Culbertson v. Celebrezze

GRUBB, District Judge.

On motion by the defendant for summary judgment.

This action was brought to review and set aside a decision of the defendant denying disability benefits to the plaintiff under the Social Security Act. Jurisdiction to review is vested by Title 42 U.S. C., Social Security Act, as amended, Section 405(g).

Under the statute, the findings, if supported by substantial evidence, are conclusive. The answer of the defendant, in compliance with the statute, contains the transcript, exhibits, and orders.

In E. Edelmann & Company v. Federal Trade Commission, 239 F.2d 152, 154 (7th Cir. 1956), the Court, quoting from Consolidated Edison Co. of New York v. National Labor Relations Board, 305 U.S. 197, 59 S.Ct. 206, 83 L.Ed. 126 (1938), stated that substantial evidence “means such relevant evidence as a reasonable mind might accept as adequate to support a conclusion.”

In holding that the finding of the Social Security Board or examiner must be accepted by the court, the court points out in Rhoads v. Folsom, 252 F.2d 377 (7th Cir. 1958), that the question is whether the finding is substantially supported on the entire record.

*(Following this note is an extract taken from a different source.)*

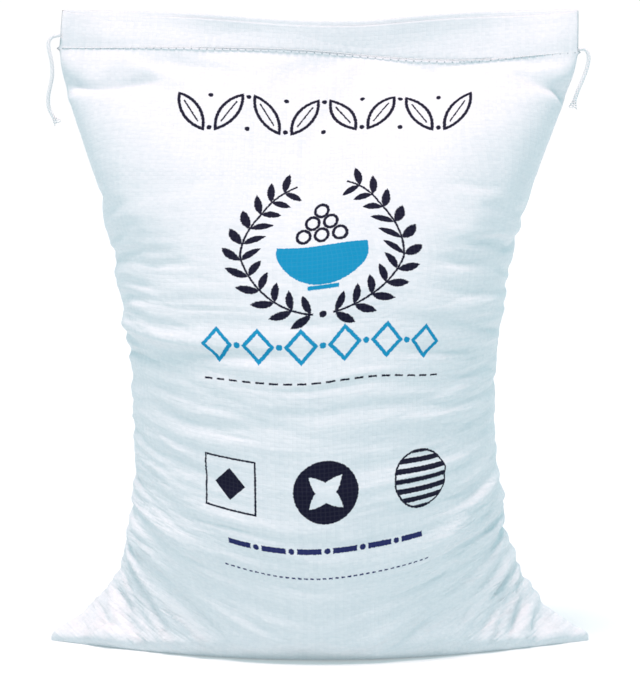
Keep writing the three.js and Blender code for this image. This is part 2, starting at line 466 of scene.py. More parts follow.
@dataclass(frozen=True)
class Creases:
    """Uneven creases along the cloth, each a ridge or a valley that starts near a side fold."""

    draw: int
    count: int
    widths: Pair
    lengths: Pair
    strengths: Pair
    spread: float = 0.075
    heights: Pair = (0.015, 0.42)
    slope: float = 0.09
    droop: Pair = (0.02, 0.42)
    droop_to: Pair = (0.02, 0.17)
    fade_from: Pair = (0.004, 0.03)
    valley_width: float = 0.65
    corner_gain: float = 0.9
    corner_to: Pair = (0.13, 0.20)
    middle_share: float = 0.75
    side_from: Pair = (0.05, 0.55)
    fold_from: float = 0.85
    fold_share: float = 0.6

    def field(self, grid: ClothGrid, around: Array, heights: Array) -> Array:
        """Give the height of the creases at places on the cloth.

        Args:
            grid: the cloth's sizes.
            around: distances round the tube from the left fold.
            heights: heights along the cloth, of a shape that fits the distances.

        Returns:
            The height of the cloth over the smooth one.
        """
        rng = np.random.default_rng(self.draw)
        half = 2 * grid.half_cut
        fold_off = grid.off_fold(around)
        field = np.zeros(np.broadcast(around, heights).shape)
        for _ in range(self.count):
            start = half * rng.integers(0, 2) + rng.normal(0, self.spread)
            height, slope = rng.uniform(*self.heights), rng.normal(0, self.slope)
            width, length = rng.uniform(*self.widths), rng.uniform(*self.lengths)
            strength, sign = rng.uniform(*self.strengths), rng.choice((-1, 1))
            width *= self.valley_width if sign < 0 else 1
            off = (around - start + half) % (2 * half) - half
            droop = mix(*self.droop[::-1], smooth(*self.droop_to, height))
            line = height + slope * off - droop * (fold_off - grid.off_fold(start))
            crease = np.exp(-(((heights - line) / width) ** 2) - (off / length) ** 2)
            field += sign * strength * crease
        across = 1 - fold_off / grid.half_cut
        side = mix(self.middle_share, 1, smooth(*self.side_from, across))
        side = side * mix(1, self.fold_share, smooth(self.fold_from, 1, across))
        corner = 1 + self.corner_gain * (1 - smooth(*self.corner_to, heights))
        spare = smooth(*self.fade_from, heights) * (1 - smooth(*grid.spare_to, heights))
        return field * side * corner * spare


@dataclass(frozen=True)
class Inflation:
    """How the cloth simulation fills the sack, and how far its result is let through."""

    frames: int = 26
    quality: int = 7
    pressure: float = 6.0
    tension: float = 60.0
    compression: float = 120.0
    shear: float = 8.0
    bending: float = 0.15
    vertex_mass: float = 0.3
    air_damping: float = 2.0
    spring_damping: float = 10.0
    bending_damping: float = 0.5
    broad_rows: int = 9
    broad_columns: int = 5
    broad_passes: int = 3
    broad_cap: float = 0.004
    fine_cap: float = 0.006
    seam_calm: float = 0.060

    def run(self, cloth: Piece, cut: Array, held: list[int]) -> Array:
        """Inflate a mesh whose cloth was cut to a flat pattern.

        Args:
            cloth: the mesh in its smooth form.
            cut: the flat pattern, one point for each vertex.
            held: the vertices that the simulation leaves in place.

        Returns:
            The vertices after the last frame.
        """
        cloth.shape_key_add(name="formed")
        pattern = cloth.shape_key_add(name="cut")
        pattern.data.foreach_set("co", cut.ravel())
        cloth.vertex_groups.new(name="held").add(held, 1.0, "REPLACE")
        modifier = cloth.modifiers.new("inflate", "CLOTH")
        settings = modifier.settings
        settings.quality = self.quality
        settings.mass = self.vertex_mass
        settings.air_damping = self.air_damping
        for spring in ("tension", "compression", "shear"):
            setattr(settings, spring + "_stiffness", getattr(self, spring))
            setattr(settings, spring + "_damping", self.spring_damping)
        settings.bending_model = "ANGULAR"
        settings.bending_stiffness = self.bending
        settings.bending_damping = self.bending_damping
        settings.vertex_group_mass = "held"
        settings.pin_stiffness = 1.0
        settings.rest_shape_key = pattern
        settings.use_pressure = True
        settings.uniform_pressure_force = self.pressure
        settings.effector_weights.gravity = 0.0
        modifier.collision_settings.use_collision = False
        modifier.collision_settings.use_self_collision = False
        modifier.point_cache.frame_start = 1
        modifier.point_cache.frame_end = self.frames
        scene = bpy.context.scene
        for number in range(1, self.frames + 1):
            scene.frame_set(number)
        shown = cloth.evaluated_get(bpy.context.evaluated_depsgraph_get())
        result = np.empty(len(cloth.data.vertices) * 3)
        shown.data.vertices.foreach_get("co", result)
        cloth.modifiers.remove(modifier)
        cloth.shape_key_clear()
        scene.frame_set(1)
        return result.reshape(-1, 3)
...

Basic also is the fact that great weight must be given to the evaluation of oral testimony by the tribunal which heard the testimony and saw the witnesses.

The Appeals Council of the Bureau of Hearings and Appeals stated that after careful consideration, plaintiff’s request to review the Hearing Examiner’s decision had been denied, and that the Hearing Examiner’s decision stands as the final administrative decision on the claim. The Hearing Examiner’s decision is six and one-half pages long, single spaced. No point would be served here by quoting the decision. The evidence recited in it supporting the findings is in the opinion of the Court substantial.

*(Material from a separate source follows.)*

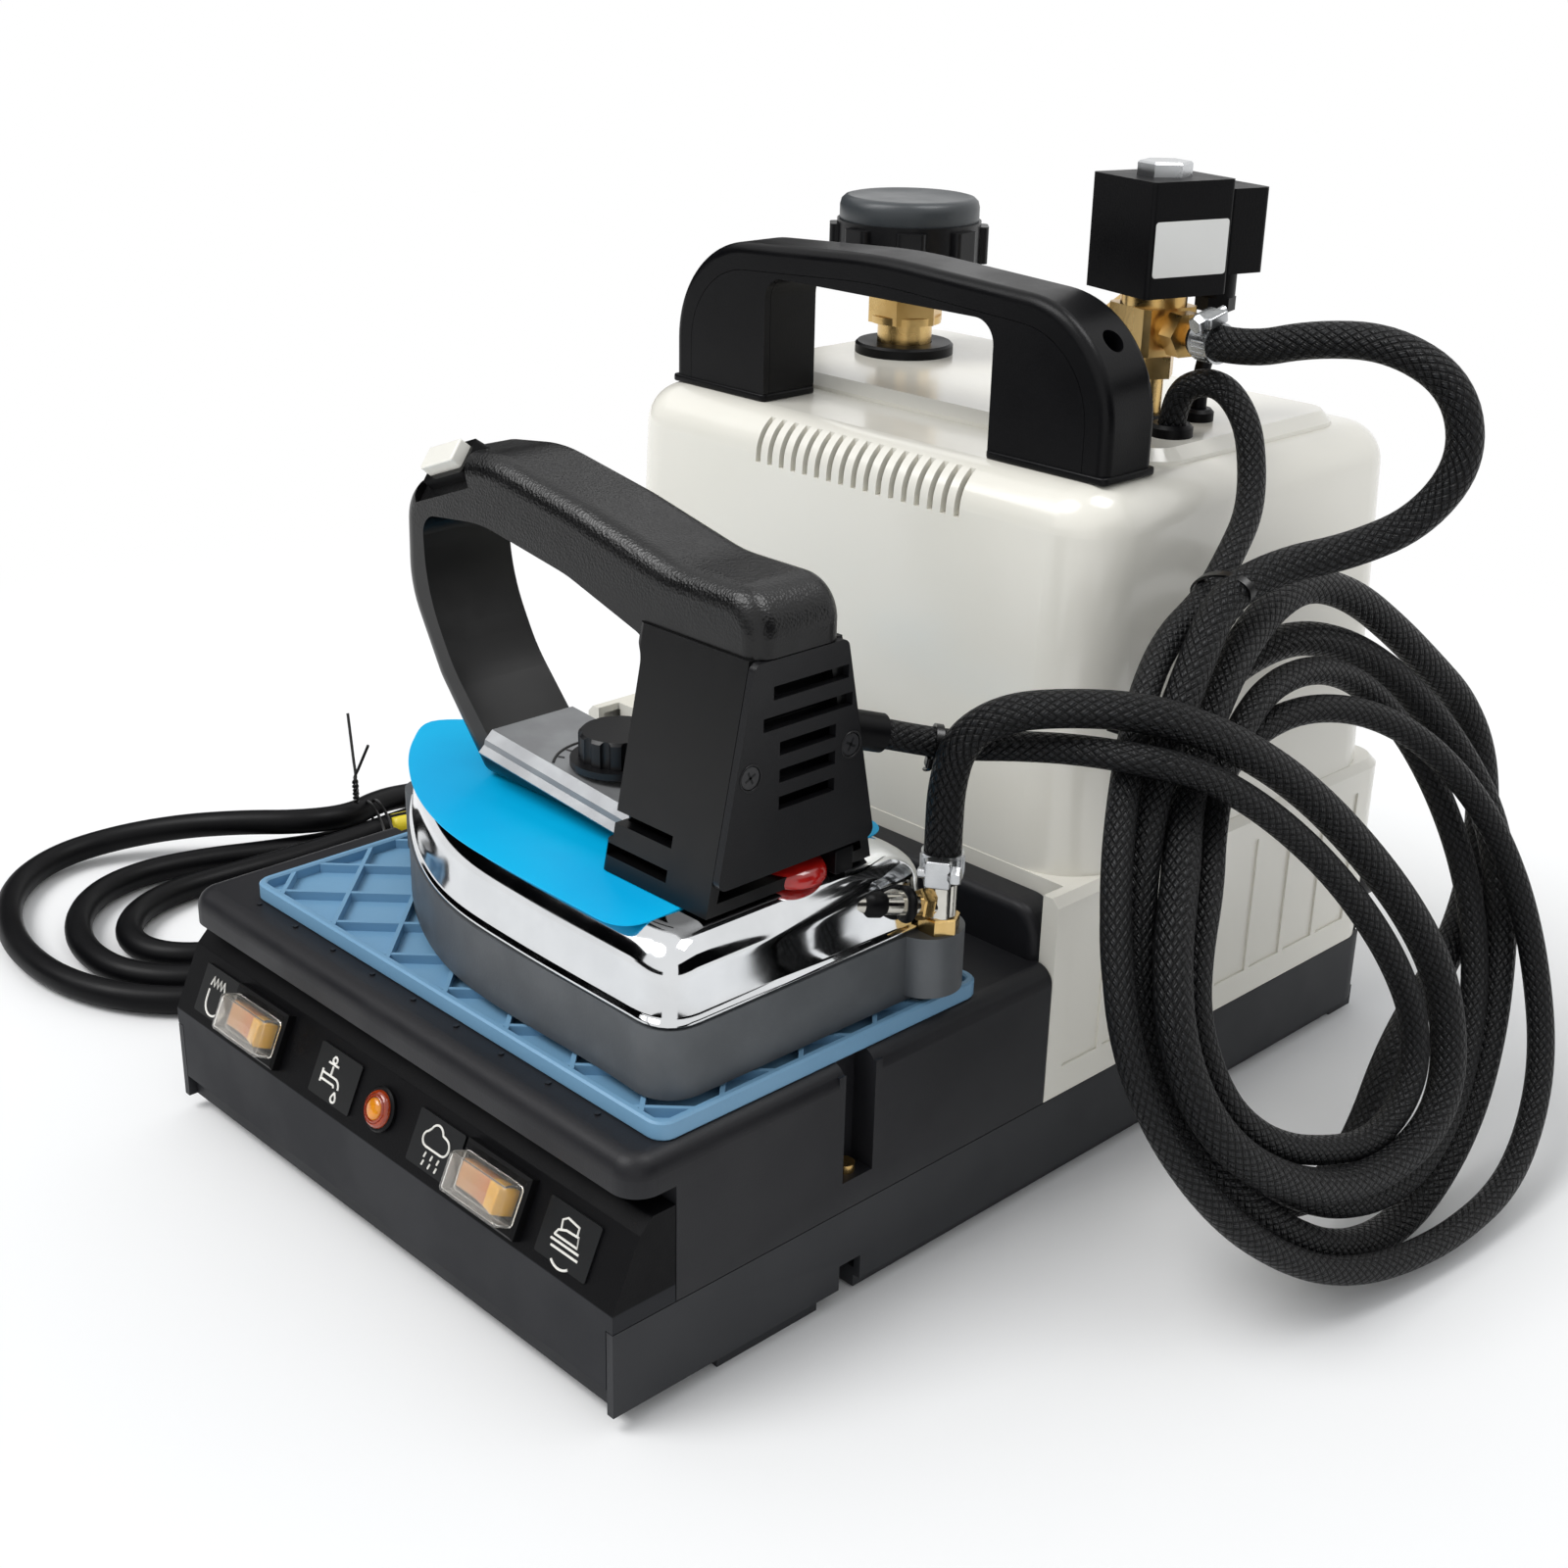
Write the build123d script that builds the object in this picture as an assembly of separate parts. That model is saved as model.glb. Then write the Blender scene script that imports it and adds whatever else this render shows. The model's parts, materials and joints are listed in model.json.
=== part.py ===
from build123d import *
import os
from math import atan2, cos, degrees, hypot, pi, radians, sin, sqrt, tan

# Steam generator iron: a boiler base with an iron resting on its mat.
# Millimetres. X to the right, Y to the back, Z up; the origin is the centre of
# the footprint, on the floor.

# ---------------------------------------------------------------- base casing
BASE_WIDTH = 260.0
BASE_DEPTH = 420.0
HALF_W = BASE_WIDTH / 2
FRONT = -BASE_DEPTH / 2
BACK = BASE_DEPTH / 2
WALL = 3.0                      # moulded plastic wall
SEAM = 0.4                      # gap left between two mouldings
SEAT = 0.2                      # gap between a loose piece and its seat
FIT = 0.02                      # gap at a joint made fast
TRAY_TOP = 36.8                 # upper edge of the tray's side walls
TRAY_FLOOR = 6.0                # underside of the tray floor
RAIL_INSET = 3.0                # rails stand this far inside the side walls
RAIL_WIDTH = 9.0
FOOT_LENGTH = 45.0
NOTCH_BACK = -102.0             # lifting notch in the side walls
NOTCH_LENGTH = 10.0
NOTCH_TOP = 15.5

PANEL_DEPTH = 25.6              # front of the panel to its seam with the deck
APRON_BOTTOM = 15.0
APRON_TOP = 43.6
SLOPE_RUN = 11.0                # the control face leans back by this much
SLOPE_RISE = 23.9
BEVEL = 5.0                     # strip above the control face
DECK_TOP = 92.0
LIP_BOTTOM = 79.0
LIP_SETBACK = 8.5               # from the front of the base to the deck's lip
DECK_ROUND = 7.0
DECK_CORNER = 10.0
POCKET_LENGTH = 14.0            # screw pocket in each side of the deck
POCKET_DEPTH = 10.0
POCKET_FLOOR = 48.0
BACK_WALL_TOP = 112.0
BACK_WALL_THICK = 13.0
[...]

The factual question passed upon was whether the plaintiff was under a disability as defined in the Act, which disability began on or before March 31, 1948, and continued thereafter to the date of her application. The statutory requirement is that there be an inability to engage in any substantial gainful activity by reason of medically determined physical or mental impairment, which impairment must be established by obvious evidence to the pertinent period; namely, the period prior to March 31, 1948.

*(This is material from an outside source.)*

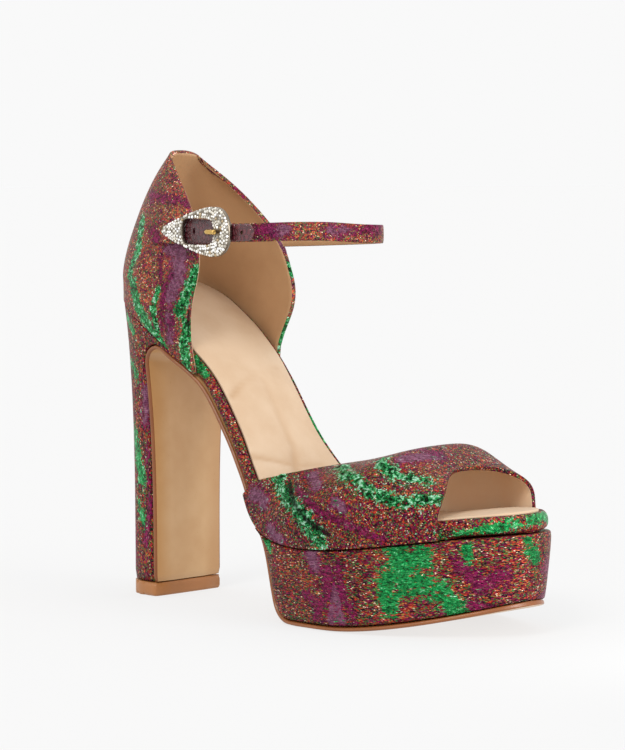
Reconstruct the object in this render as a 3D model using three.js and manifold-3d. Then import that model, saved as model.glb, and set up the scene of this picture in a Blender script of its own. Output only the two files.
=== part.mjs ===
// Block heel platform sandal, right shoe, continental size 37, in millimetres.
// +X points to the toe, +Y to the inner (medial) side, +Z up. The origin is on the floor
// under the middle of the heel's top piece.
import * as THREE from 'three';
import Module from 'manifold-3d';
import { mergeVertices } from 'three/addons/utils/BufferGeometryUtils.js';

// The last
const INSOLE_LENGTH = 240;
const BALL_WIDTH = 76.2;
const SEAT_HEIGHT = 131;
const BALL_HEIGHT = 38.6;
const SEAT_SETBACK = 15.2;

// The bottom
const STACK_THICKNESS = 7.8;
const SOCK_THICKNESS = 1.2;
const OUTSOLE_THICKNESS = 1.8;
const TOE_SPRING = 11.8;
const REAR_WALL_ANGLE = 68;
const REAR_CORNER_RADIUS = 12;
const RIM_BULGE = 2.2;
const PLATFORM_OVERHANG = 3.2;
const SOLE_OVERHANG = 0.3;
const WAIST_OVERHANG = 1.6;

// The heel
const HEEL_WIDTH = 36.6;
const HEEL_DEPTH = 21.2;
const TOP_PIECE_THICKNESS = 5.5;
const BREAST_FILLET = 7;
const HEEL_FLARE = 1;
const HEEL_LIP = 2;

// The upper
const VAMP_WALL = 1.6;
const QUARTER_WALL = 2;
const UPPER_OVERHANG = 3.3;
const VAMP_HEIGHT = 28.4;
const BACK_HEIGHT = 50.3;
const QUARTER_LENGTH = 59.5;
const QUARTER_RISE = 87;
const QUARTER_WIDTH = 26;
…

This case represents a very sad and unfortunate situation for the plaintiff. She did have some symptoms during that period, which symptoms may have been the early signs of multiple sclerosis which at a much later period disabled her. However, it was the duty of the Bureau, and it is the duty of the Court, to administer the law as Congress enacted it. The medical reports filed may be summarized as follows:

Misericordia Hospital, in a report dated November 8, 1961, states that the illness occurred December 1950; that the medical evidence in the file fails to demonstrate an impairment so severe as to rule out all gainful work in March of 1948. The plaintiff stopped work in 1943 to raise a family. She had four children. Her children were born in 1943, 1946. 1948, and 1950.

Dr. S. E. Biller, physician, in a report dated July 21, 1961, stated that she was admitted to Misericordia Hospital on December 5, 1950, with a history of having noted some difficulty in walking upstairs about “4 or 5 months ago.” He made a diagnosis of multiple sclerosis. Dr. Jules Levin saw her in consultation with him on December 9, 1950.

Without attempting to summarize or review the testimony in this case, which is summarized in the decision of the Hearing Examiner, it should be pointed *210out that on plaintiff’s own testimony she stopped work in 1943 to raise a family. She had four children. While on occasion she noticed a dragging of her right leg, she testified that this did not interfere with her housework or the raising of her children. She testified that at the time her fourth child was bom in 1950, both her arms and legs were all right. Full use of the hands was maintained until about 1955. She testified that during the period 1949-1950 she could clean house, iron, dust, cook, take care of her four children, give the baby a bath, make breakfast, wash clothes, dress herself, darn socks, and perform general housework.

It is therefore the opinion of the Court, based upon the entire record, that there was substantial evidence to support the findings. Defendant’s motion for summary judgment should be and it is hereby granted.